A challenge that would involve doing all the things he had missed out on - including a university education. He knocked on the door of Tel Aviv university and they let him spend six months, "just sitting in lectures without any examinations or any other commitments."

He was fascinated with archaeology and that was the point of his taking the lectures, aimed ostensibly at training tour guides.

Fifteen years of actual study at university was about to begin. He heard that Bar-Ilan had a Department of Archaeology and Land of Israel Studies and was accepted as a probationer.

Four years later, he took his BA degree with a thesis on the history of circumcision. He passed that hurdle, "cum laude"- first class honours. The bug had bitten. "I enjoyed it so much that I wanted to do an MA." Again, the degree was awarded cum laude. By then he was well into his 70s. He chose as his PhD subject: "The Jewish Aristocracy of Jerusalem and Alexandria in the first century CE."

He studied Greek philosophers including Plato, reading their work in the original language.

" I was excited about it - the story of a group of Jews who had tremendous influence on the Romans - basically, the story of two families, one in Jerusalem who were the grandchildren of Herod, the other that of Philo, a Jewish philosopher in Egypt. Claudius and Vespasian were strongly influenced by them."

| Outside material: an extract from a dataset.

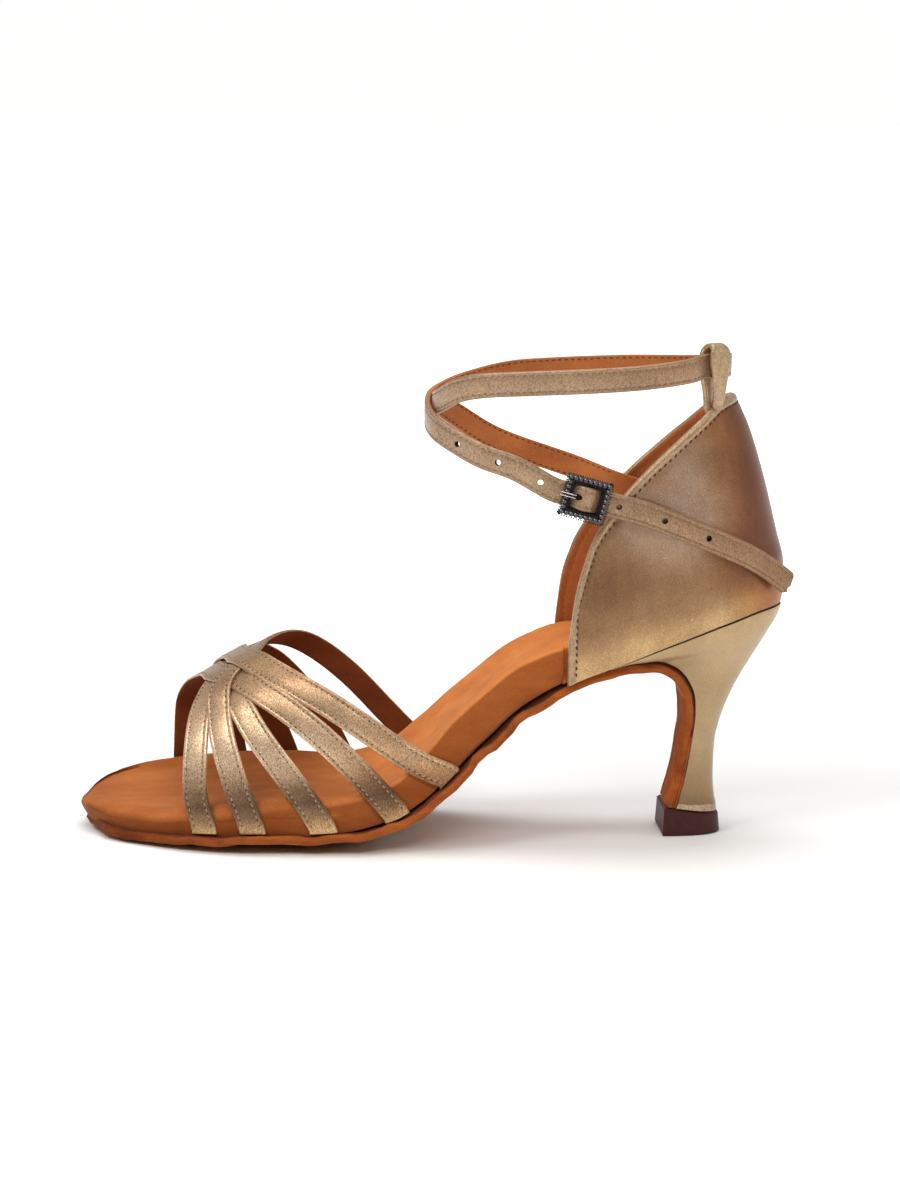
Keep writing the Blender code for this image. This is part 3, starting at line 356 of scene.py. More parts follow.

It was a time for being a student among other students. "I heard one tell another student, 'he is just like my grandfather.' Some went out of their way to be friendly,

like the young man who would come with me on digs and always insisted on having dinner with me to keep me company. He would then go to have dinner or go clubbing with his friends. Some students couldn't understand why I was there, I had to accept that to some, I was just an oddity and they couldn't get to grips with the idea."

Now, with his academic gown returned to the hirers, copies of his blue-bound thesis stacked in his bookshelves, he is looking to the future. A welcome end to all that studying, I suggested. Not a bit of it. "I want to go back to the university and go to lectures, but with no exams to worry about."

I asked Doreen what she thought. "I'm very proud of him," she said. As his brother-in-law, I'm proud of him, too. Very. And so would his sister have been. He's a very clever chap."